EPA will provide assistance to the city in identifying and promoting higher performing green infrastructure designs, bring together technical experts from around the country to advance green designs and help remove barriers to innovation in the city's plan. EPA also has pledged to help with research and technical assistance. The agency will work with the city to monitor the effectiveness and evaluate the benefits of the program through water quality monitoring and modeling.

The city's watershed monitoring program already examines the health of three primary types of aquatic life: algae, aquatic invertebrates (bugs), and fish. Staff continuously evaluate water quality by using water quality probes and by taking frequent water samples during storm events. They also assess stream habitat and flow conditions and have performed detailed longitudinal and cross-sectional surveys of stream channels to better understand stream processes and guide stream restoration projects.

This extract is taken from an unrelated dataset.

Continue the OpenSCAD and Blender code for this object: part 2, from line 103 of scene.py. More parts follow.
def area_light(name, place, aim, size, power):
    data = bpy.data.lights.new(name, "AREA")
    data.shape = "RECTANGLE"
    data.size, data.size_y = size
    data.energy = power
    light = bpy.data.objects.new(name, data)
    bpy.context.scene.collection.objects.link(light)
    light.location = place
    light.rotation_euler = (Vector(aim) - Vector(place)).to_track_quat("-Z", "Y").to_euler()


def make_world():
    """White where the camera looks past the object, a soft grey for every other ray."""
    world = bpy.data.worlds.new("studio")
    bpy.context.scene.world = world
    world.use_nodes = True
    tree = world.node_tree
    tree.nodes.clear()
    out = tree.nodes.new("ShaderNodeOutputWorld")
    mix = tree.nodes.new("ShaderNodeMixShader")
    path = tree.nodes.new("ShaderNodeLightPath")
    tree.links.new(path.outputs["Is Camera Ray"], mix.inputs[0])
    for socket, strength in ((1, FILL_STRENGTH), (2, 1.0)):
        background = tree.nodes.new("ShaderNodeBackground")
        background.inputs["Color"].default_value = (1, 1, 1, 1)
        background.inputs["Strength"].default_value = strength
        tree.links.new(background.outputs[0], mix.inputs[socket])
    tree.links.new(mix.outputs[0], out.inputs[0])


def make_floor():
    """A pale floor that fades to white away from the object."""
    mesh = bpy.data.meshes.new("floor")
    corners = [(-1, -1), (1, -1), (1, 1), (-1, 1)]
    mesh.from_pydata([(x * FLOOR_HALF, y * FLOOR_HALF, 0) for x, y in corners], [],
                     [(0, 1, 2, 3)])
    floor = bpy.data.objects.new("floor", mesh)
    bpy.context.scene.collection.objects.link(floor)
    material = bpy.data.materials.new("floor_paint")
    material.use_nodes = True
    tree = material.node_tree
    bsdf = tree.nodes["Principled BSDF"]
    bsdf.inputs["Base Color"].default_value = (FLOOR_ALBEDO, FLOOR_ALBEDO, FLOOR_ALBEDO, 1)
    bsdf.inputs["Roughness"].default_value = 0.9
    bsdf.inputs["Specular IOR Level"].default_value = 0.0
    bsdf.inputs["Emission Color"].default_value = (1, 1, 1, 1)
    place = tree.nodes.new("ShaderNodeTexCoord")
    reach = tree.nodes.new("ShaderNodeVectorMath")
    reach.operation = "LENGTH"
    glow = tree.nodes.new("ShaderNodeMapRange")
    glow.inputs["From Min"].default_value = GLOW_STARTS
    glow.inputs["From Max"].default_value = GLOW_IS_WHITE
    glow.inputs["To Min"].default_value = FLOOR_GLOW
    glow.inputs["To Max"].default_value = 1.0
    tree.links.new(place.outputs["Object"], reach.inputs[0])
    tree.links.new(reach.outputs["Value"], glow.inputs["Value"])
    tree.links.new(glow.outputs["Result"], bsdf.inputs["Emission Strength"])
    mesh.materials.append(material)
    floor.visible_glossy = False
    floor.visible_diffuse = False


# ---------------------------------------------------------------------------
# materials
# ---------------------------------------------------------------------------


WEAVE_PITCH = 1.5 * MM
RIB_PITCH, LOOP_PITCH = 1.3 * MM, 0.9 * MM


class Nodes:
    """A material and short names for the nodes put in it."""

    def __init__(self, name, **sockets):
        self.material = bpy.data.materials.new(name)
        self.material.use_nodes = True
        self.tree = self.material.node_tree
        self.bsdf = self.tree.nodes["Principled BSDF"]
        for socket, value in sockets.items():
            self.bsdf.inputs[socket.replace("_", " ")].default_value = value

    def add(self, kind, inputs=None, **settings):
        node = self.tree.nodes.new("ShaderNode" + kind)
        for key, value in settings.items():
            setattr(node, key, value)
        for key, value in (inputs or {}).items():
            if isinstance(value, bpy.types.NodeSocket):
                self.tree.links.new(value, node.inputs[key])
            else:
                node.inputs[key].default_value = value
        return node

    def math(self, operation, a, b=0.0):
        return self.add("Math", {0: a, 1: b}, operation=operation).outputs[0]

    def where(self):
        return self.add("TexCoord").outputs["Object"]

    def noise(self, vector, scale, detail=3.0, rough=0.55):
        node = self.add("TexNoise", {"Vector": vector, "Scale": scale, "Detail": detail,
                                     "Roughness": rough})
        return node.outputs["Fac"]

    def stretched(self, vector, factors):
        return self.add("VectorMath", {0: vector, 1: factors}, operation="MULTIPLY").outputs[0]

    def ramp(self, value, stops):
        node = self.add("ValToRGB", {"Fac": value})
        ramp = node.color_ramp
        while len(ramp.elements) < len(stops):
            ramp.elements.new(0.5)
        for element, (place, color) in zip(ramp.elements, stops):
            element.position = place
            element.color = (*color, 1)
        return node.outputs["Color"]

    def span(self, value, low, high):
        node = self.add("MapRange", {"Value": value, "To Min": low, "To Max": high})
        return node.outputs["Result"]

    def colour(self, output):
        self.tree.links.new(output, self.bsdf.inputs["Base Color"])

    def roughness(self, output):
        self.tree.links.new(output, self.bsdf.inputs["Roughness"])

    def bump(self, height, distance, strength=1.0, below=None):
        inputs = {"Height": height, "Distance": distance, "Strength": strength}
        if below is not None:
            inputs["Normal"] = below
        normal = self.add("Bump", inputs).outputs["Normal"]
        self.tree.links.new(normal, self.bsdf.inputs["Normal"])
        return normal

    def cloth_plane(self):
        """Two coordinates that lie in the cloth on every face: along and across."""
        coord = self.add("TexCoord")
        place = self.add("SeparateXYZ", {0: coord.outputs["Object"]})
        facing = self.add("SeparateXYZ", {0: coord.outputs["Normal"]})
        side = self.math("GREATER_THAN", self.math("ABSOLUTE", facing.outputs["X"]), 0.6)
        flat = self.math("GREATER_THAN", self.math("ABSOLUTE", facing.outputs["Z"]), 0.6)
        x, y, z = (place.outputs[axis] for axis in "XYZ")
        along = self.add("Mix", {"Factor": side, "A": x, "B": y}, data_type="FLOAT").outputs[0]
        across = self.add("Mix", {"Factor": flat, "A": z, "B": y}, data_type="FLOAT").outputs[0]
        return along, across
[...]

Integrating green stormwater infrastructure into a highly developed area such as Philadelphia will require a decentralized and creative approach to planning and design. The city plans to use various tools to accomplish its goals, including stormwater planters, rain gardens and green roofs. The end result is to reduce runoff volume and filter pollutants by intercepting stormwater runoff before it enters the city's 3,000 miles of combined sewers.

In the process the City of Philadelphia hopes to integrate water resource management into the socioeconomic fabric of the city by creating amenities for the people who live and work here. It's a lofty goal and a program that should pay dividends for years to come.